A big reason why I think developers should base their dev environments on Docker and Bash, as opposed to Microsoft’s DevContainers (or random devtools startups) is that Docker (and Bash) are ubiquitous. Docker is everywhere. Even though Docker’s documentation isn’t great, it’s not bad, and a zillion people understand it.

In fact, I would say that while Docker isn’t necessarily easy to use, it is relatively simple. This means that it’s understandable by a good chunk of developers.

A tool that works well and is extremely widely understood is a great tool to use. It removes a lot of risk in what is every single developer’s core competency. Devcontainers, as an example, is not widely understood, usable in only one code editor, and amazingly complex under the hood (NodeJS documents exactly three lines of code to install Node; Microsoft instead does it in 400+ lines of Bash).
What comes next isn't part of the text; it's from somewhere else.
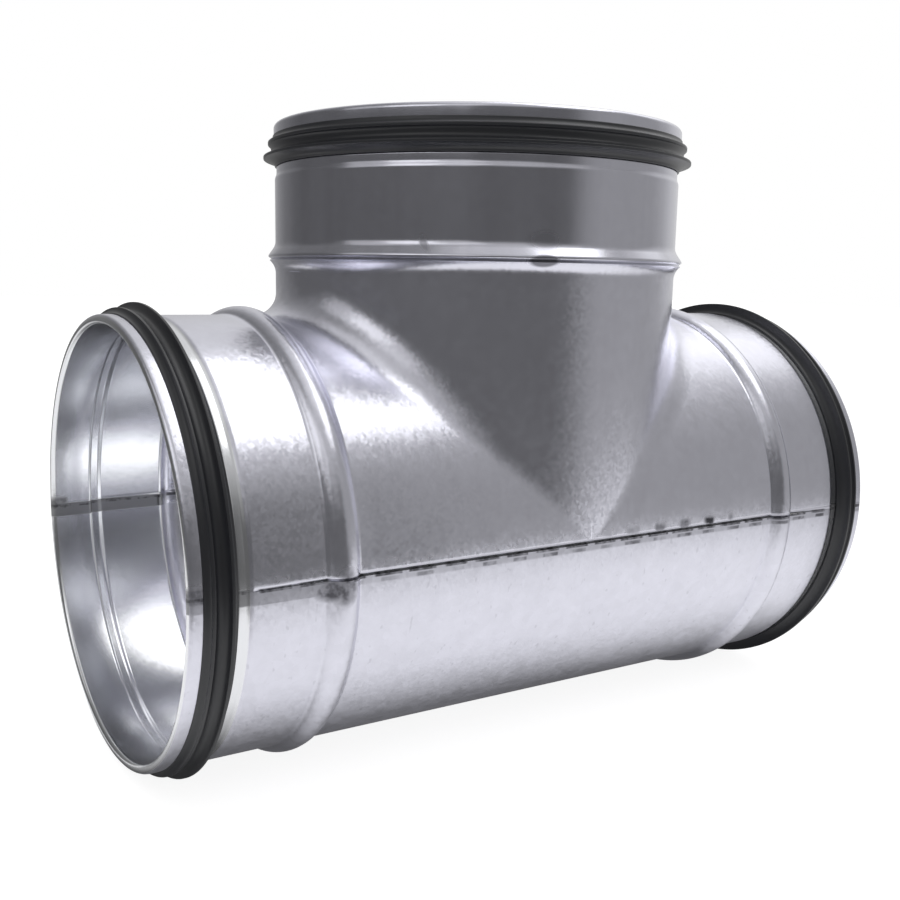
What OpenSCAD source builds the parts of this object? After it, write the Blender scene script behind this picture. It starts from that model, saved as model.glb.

To be clear, the ubiquity of a tool that is not fit for purpose is irrelevant. The point is that while Docker, Nix, and DevContainers can all be used to create a functional dev environment, Docker is the quickest to get an understanding of, since it’s so widely used and widely understood.

Docker is so ubiquitous that it has spawned standards that can outlive it: The OCI specifies container formats, containerd is an open-source piece of software to run containers without the need for Docker’s software.

This is good. And I think the good outweighs the bad with Docker, especially for managing your dev environment.